Other thing that I would like to ask: In your second post you made a nice demonstration about density varying with all coordinates at the same time. But then you took the original expression [itex]\rho=m/V[/itex] and did a "pure-mathematical" thing - putting in that way - and transformed the original equation using implict differentiation into ##V\frac{d\rho}{dV}+\rho = \frac{dm}{dV}##.Mathematically, it's easy to understand what you did, but this new expression is not the same as [itex]\rho=dm/dV[/itex], I guess. At least it is not the same when the density depends on the volume. So here's the question: Is the last expression a particular version of this general expression (Particularly, when [itex]\rho[/itex] does not depends on [itex]V[/itex])?
Look what happens if the density does not vary with volume.

Note - if the total mass is a constant but the volume changes then ##d\rho/dV = -m/V^2##
This may happen for a gas in a closed syringe.

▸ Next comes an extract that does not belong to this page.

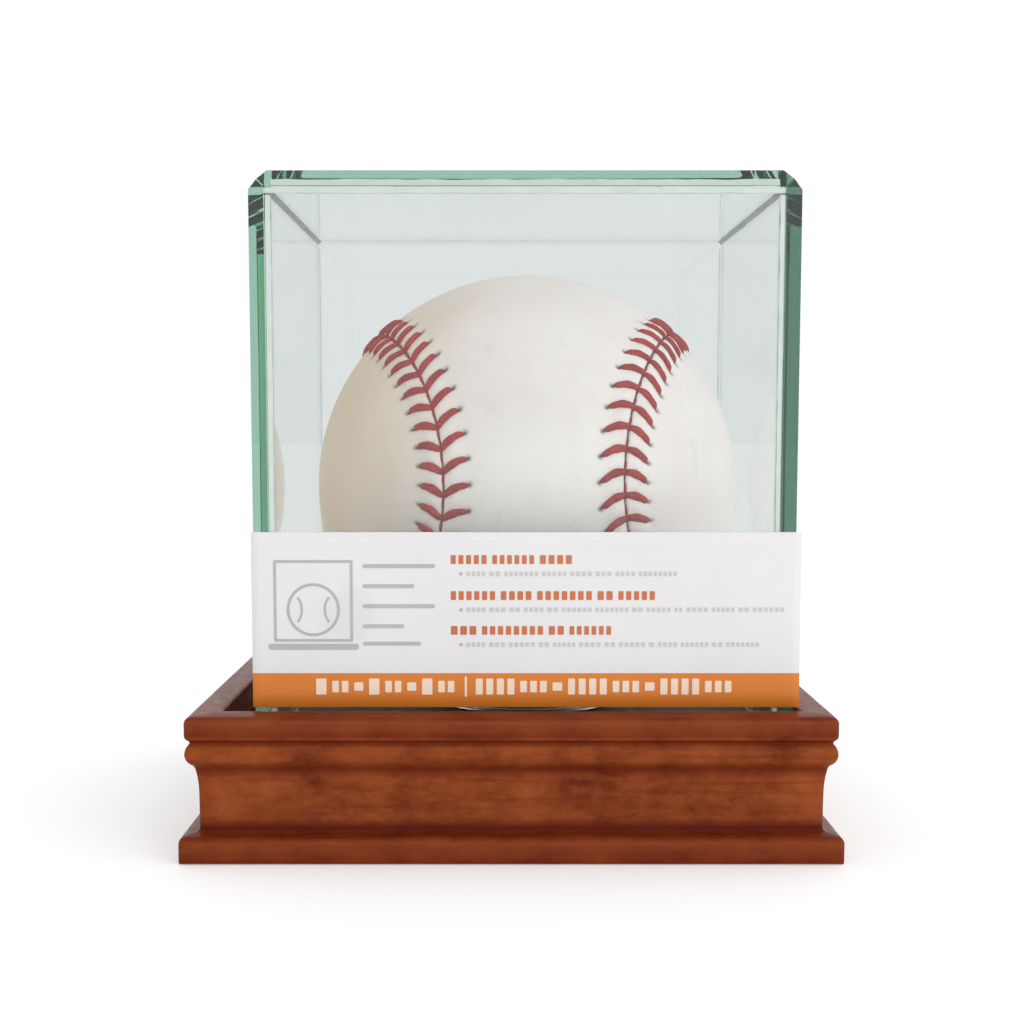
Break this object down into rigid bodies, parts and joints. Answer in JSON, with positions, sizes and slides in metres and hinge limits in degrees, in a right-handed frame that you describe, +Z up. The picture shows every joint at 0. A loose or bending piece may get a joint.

[quote]Actually, this is other thing that I have troubles with. Sometimes the demonstration of physics expressions are done taking a known-expression and changing it using math, like you did. If the math is correct, can I be sure that the resultant expression is also physically correct?##
The resulting math need not lead to something physically realizable no.
Though it often does.

You have to ask yourself what it would mean to say such and such in the math.
... being careful about the definitions we made at the start.

I was hoping to show how the approach can be confusing.
HomogenousCow
#8
Mar28-14, 09:37 AM
P: 362
Point is, you need densities to formulate useful differential equations.
The various field equations in integral form, are not very useful for computational purposes.